Proposals that were introduced during the 2005-06 legislative session went nowhere, but proponents of the idea are hoping to spur greater public pressure this time by linking the issue to rising property taxes, a chronic complaint among the state's homeowners.
An organization called Stop Teacher Strikes Inc. has compiled a list of all 253 legislators on its Web site and noted whether they were endorsed by and received campaign contributions from the state's largest teachers' union, the Pennsylvania State Education Association.
"What we're trying to do is rally the public," said the organization's founder, Simon Campbell, a resident of the Pennsbury School District in suburban Philadelphia. Campbell appeared Monday at a news conference with a handful of House Republicans who are sponsoring a bill and a related constitutional amendment that would make walkouts by educators illegal.
The bill would force teachers to forfeit two days' pay for each day of a strike, fine individuals $5,000 for inciting a strike, and require nonbinding arbitration to resolve contract disputes within a certain time frame.
The amendment prohibiting strikes would be included in a section of the constitution that requires the Legislature to provide a "thorough and efficient" public education system.
Constitutional amendments must be approved by lawmakers in two consecutive legislative sessions and by voters in a referendum. The advantage of that process, despite its length and complexity, is that the amendment would not require the governor's approval, said Rep. Daryl Metcalfe, R-Butler.
"It should be clear to anyone with common sense that 'thorough and efficient' does not mean allowing the education process to be disrupted by teacher strikes," Metcalfe said.
Schools in three of the state's 501 school districts were closed Monday because of teacher strikes: Seneca Valley School District in Butler County, Lake-Lehman School District in Luzerne County, and Reynolds School District in Mercer County.
Of nearly 140 teacher strikes that occurred nationally between 2000 and 2007, 60 percent took place in Pennsylvania, according to a report released in August by the Allegheny Institute for Public Policy.

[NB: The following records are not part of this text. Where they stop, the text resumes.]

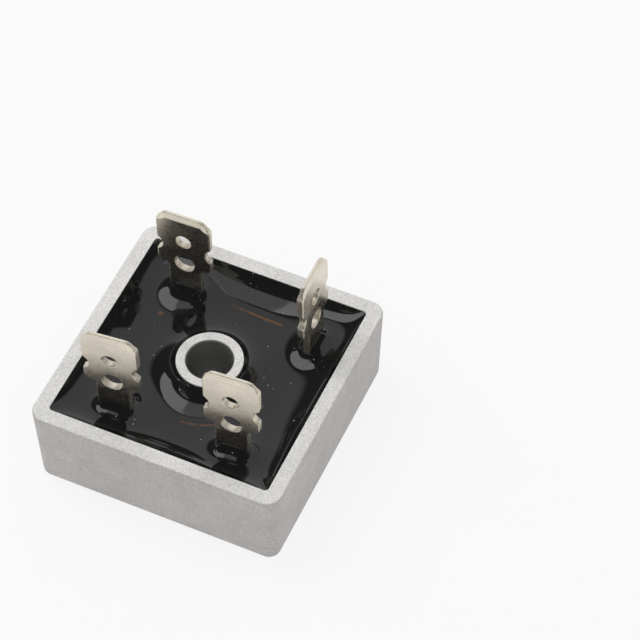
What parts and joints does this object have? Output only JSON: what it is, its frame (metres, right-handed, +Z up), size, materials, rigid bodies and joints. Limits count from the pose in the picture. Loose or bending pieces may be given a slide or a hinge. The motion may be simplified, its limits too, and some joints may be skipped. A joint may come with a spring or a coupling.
{
  "type": "bridge rectifier",
  "caption": "Square metal-case bridge rectifier: an aluminium cup with a central screw hub and push-on blades standing in black potting resin, to turn AC into DC.",
  "frame": {"origin": "centre of the case's flat base, on the axis of the screw bore", "axes": "+Z up along the bore towards the hub's top and the blade tips; -Y the front, the side of the negative and the right AC blade; +X the right, where the positive blade stands turned by a quarter"},
  "size_m": [0.0288, 0.0288, 0.022],
  "materials": {
    "case_aluminium": "fine sand-blasted, matte",
    "ceramic": "fired alumina",
    "copper": "bare copper sheet",
    "silicon": "metallised silicon",
    "solder": "soft solder, bright",
    "nickel_plate": "stamped brass sheet, nickel plated, satin",
    "phenolic_board": "brown paper laminate",
    "black_resin": "cast epoxy, glossy, slightly dusty"
  },
  "bodies": {
    "root": {"case": "case_aluminium", "insulator": "ceramic", "positive_plate": "copper", "negative_plate": "copper", "diode_back_left": "silicon", "diode_back_right": "silicon", "diode_front_left": "silicon", "diode_front_right": "silicon", "die_solder": "solder", "ac_strap_left": "copper", "ac_strap_right": "copper", "foot_solder": "solder", "terminal_ac_left": "nickel_plate", "terminal_negative": "nickel_plate", "terminal_ac_right": "nickel_plate", "terminal_positive": "nickel_plate", "locating_board": "phenolic_board", "potting_resin": "black_resin"}
  },
  "joints": []
}
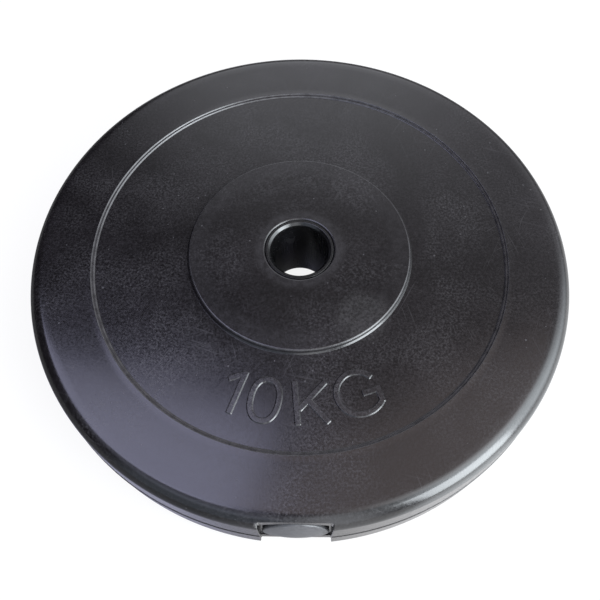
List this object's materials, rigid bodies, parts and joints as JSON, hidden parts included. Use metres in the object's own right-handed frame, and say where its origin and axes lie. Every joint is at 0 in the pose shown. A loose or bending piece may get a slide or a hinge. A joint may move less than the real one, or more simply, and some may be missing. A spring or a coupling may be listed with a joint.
{
  "type": "plastic weight plate",
  "caption": "Round moulded plastic weight plate with a heavy fill, a sleeved centre bore and a filler plug in a rim notch.",
  "frame": {"origin": "centre of the lower hub face on the bore's axis, which is the bottom centre of the plate as it lies flat on a floor", "axes": "+Z along the bore's axis, up from the floor; -Y towards the filler notch in the rim; +X towards the right as seen from the notch's side. Both faces of the plate are the same."},
  "size_m": [0.2936, 0.2925, 0.0505],
  "materials": {
    "shell_plastic": "satin moulded black with a fine grain",
    "fill_concrete": "cast, rough",
    "sleeve_plastic": "smooth moulded black",
    "plug_plastic": "smooth moulded dark grey"
  },
  "bodies": {
    "root": {"outer_shell": "shell_plastic", "weight_fill": "fill_concrete", "bore_sleeve": "sleeve_plastic", "filler_plug": "plug_plastic"}
  },
  "joints": []
}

Pennsylvania is one of 13 states in which teacher strikes are legal, and the state in which walkouts are most common, the institute found.
The Pittsburgh-based think tank opposes strikes by public-sector unions in "vital sectors" such as mass transit and education, said Jake Haulk, its president.

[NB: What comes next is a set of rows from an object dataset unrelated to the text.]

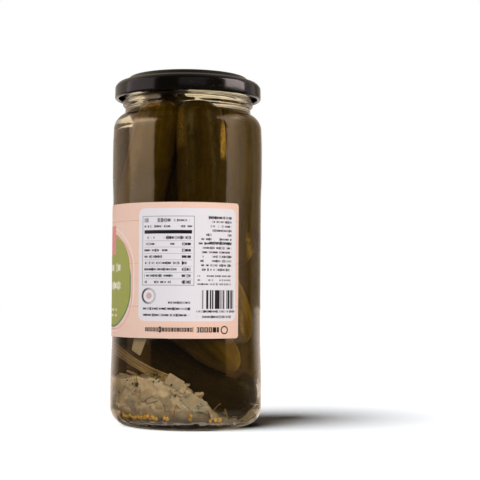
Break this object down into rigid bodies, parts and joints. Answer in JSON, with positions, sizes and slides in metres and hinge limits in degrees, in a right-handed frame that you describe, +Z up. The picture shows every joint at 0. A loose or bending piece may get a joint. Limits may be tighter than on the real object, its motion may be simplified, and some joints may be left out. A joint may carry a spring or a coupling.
{
  "type": "pickle jar",
  "caption": "Tall clear glass jar of whole gherkins in brine over a bed of diced onion, with a black twist-off cap and a pale wrap-round paper label.",
  "frame": {"origin": "centre of the jar's foot, on the surface it stands on", "axes": "+Z up the jar's axis to the cap; -Y is the side in the picture, the back of the pack; +X to its right, where the label leaves the glass clear"},
  "size_m": [0.075, 0.075, 0.1731],
  "materials": {
    "jar_glass": "smooth clear moulded glass",
    "black_lacquer": "gloss black lacquer on tinplate",
    "label_paper": "printed paper, light satin varnish, pale plank pattern",
    "gherkin_skin": "wet olive gherkin skin, slightly warty",
    "onion_flesh": "soft pickled onion, dill stalk and mustard seed"
  },
  "bodies": {
    "root": {"jar": "jar_glass", "lid": "black_lacquer", "label": "label_paper", "gherkins": "gherkin_skin", "onion_bed": "onion_flesh"}
  },
  "joints": []
}
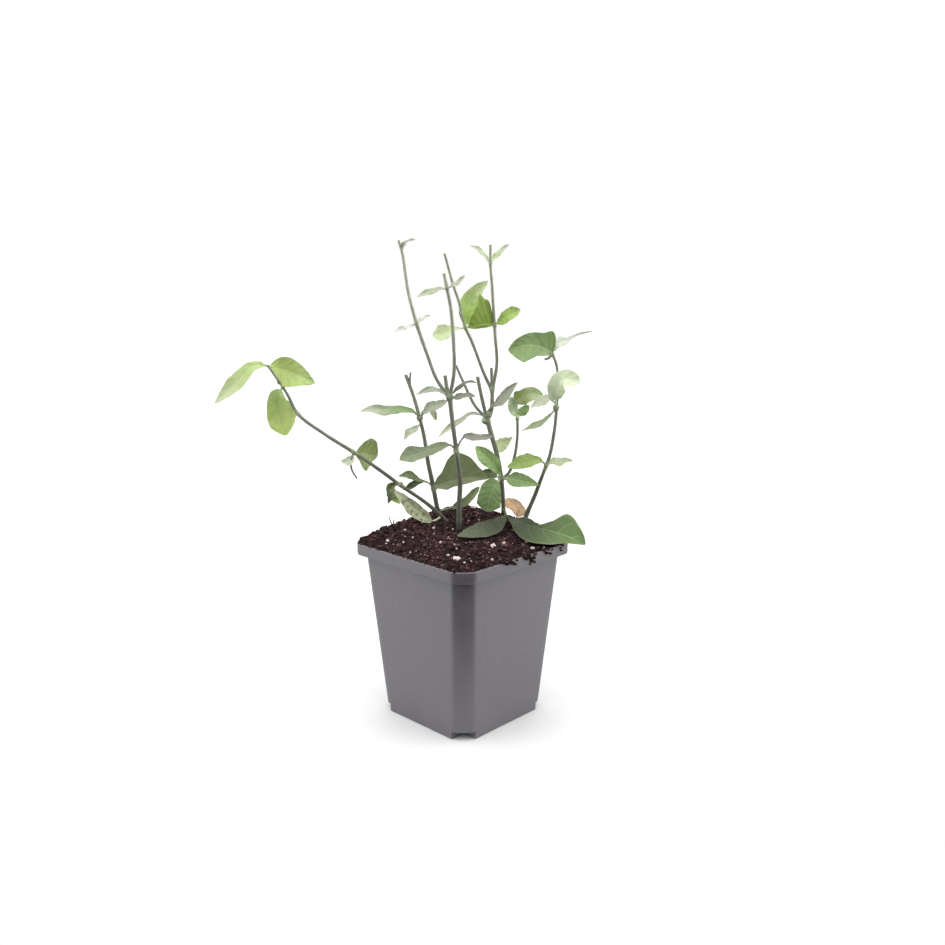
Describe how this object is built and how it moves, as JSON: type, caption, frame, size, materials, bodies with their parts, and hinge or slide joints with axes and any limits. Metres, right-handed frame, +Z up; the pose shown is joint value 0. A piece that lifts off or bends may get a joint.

"The only way you get (support for a ban) is a massive uprising on the part of the taxpayers who say, 'Enough is enough,'" Haulk said. "That hasn't happened yet."
PSEA spokesman Wythe Keever said the report is misleading because its comparisons include smaller states such as Hawaii, which has only one statewide school district.

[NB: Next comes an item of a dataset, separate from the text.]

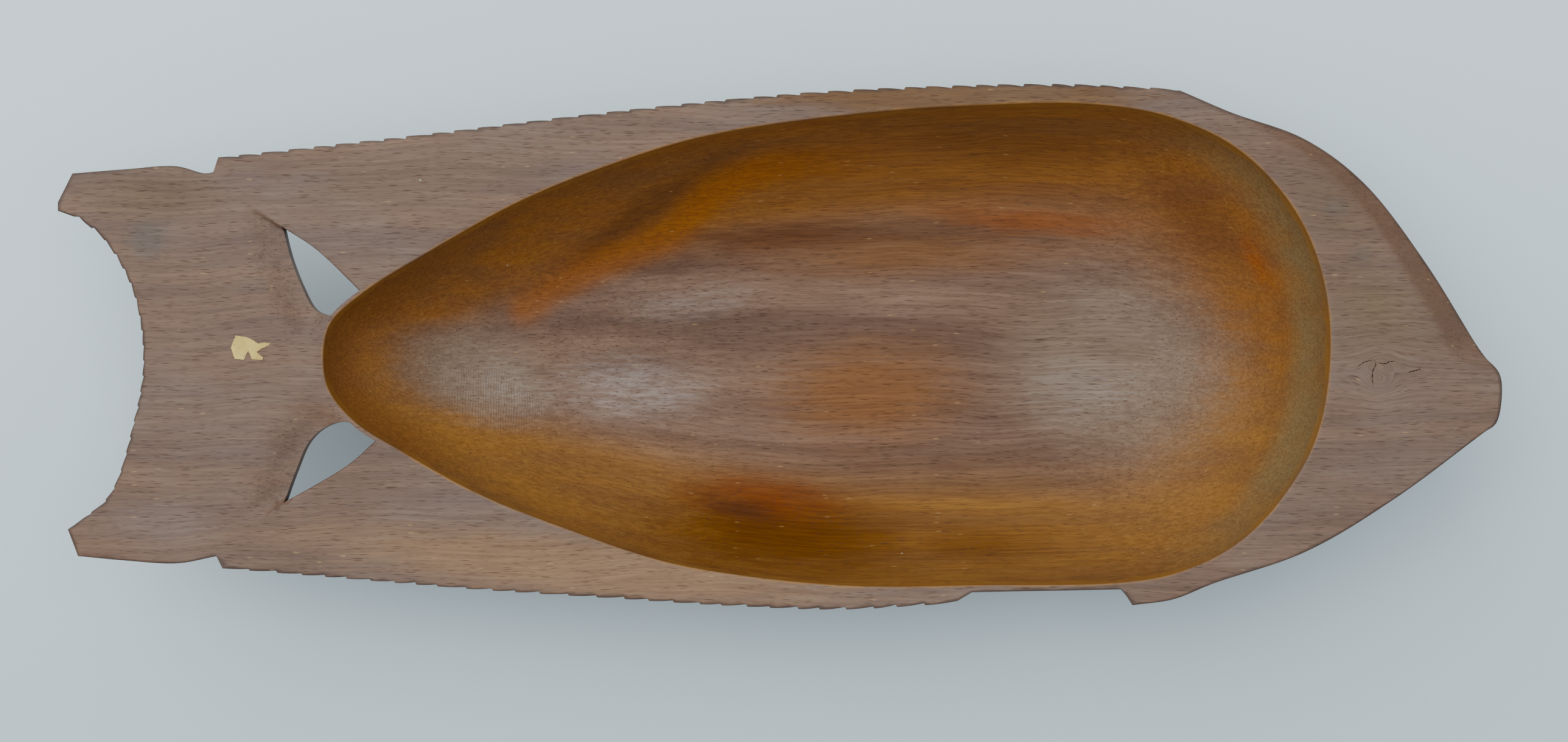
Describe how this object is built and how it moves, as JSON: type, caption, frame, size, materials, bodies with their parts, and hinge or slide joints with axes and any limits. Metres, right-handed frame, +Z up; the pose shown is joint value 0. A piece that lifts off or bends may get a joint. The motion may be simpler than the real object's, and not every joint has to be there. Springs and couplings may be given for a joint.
{
  "type": "carved wooden bowl",
  "caption": "Shallow wooden food bowl carved as a fish, with notched fins, a forked tail, pierced openings behind the hollow and a scrap of old paper label.",
  "frame": {"origin": "under the middle of the outline, on the surface that the hull's oval flat stands on", "axes": "+X from the tail to the snout, +Y towards the back fin, +Z up out of the hollow"},
  "size_m": [0.5, 0.182, 0.0666],
  "materials": {
    "dark_hardwood": "oiled, worn satin with open pores",
    "yellowed_paper": "matte, yellowed and torn"
  },
  "bodies": {
    "root": {"carved_body": "dark_hardwood", "label_scrap": "yellowed_paper"}
  },
  "joints": []
}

Pennsylvania teachers first won the right to strike in 1970, and the law was revised in 1992 to limit the duration of strikes to ensure that students receive the minimum 180 days of instruction required by law.
Rendell, who received $500,000 from PSEA's political-action committee for his re-election bid last year, opposes an outright ban on strikes, "certainly not without providing a way for grievances to be handled fairly," spokesman Chuck Ardo said.
Rendell favors resolving labor disputes by forcing both sides to go through binding arbitration , a provision included in a strike-ban bill sponsored by Senate Democratic Leader Robert J. Mellow of Lackawanna County.
"We don't believe there's a need for a radical response," Ardo said.
PSEA is unwilling to give up the right to strike, however, and favors binding arbitration only when both sides agree to pursue it, Keever said. The union represents about 116,000 active teachers.
"It's the only leverage we have" in negotiations, Keever said. "Although no one likes to strike ... we believe the right to strike is necessary under certain circumstances."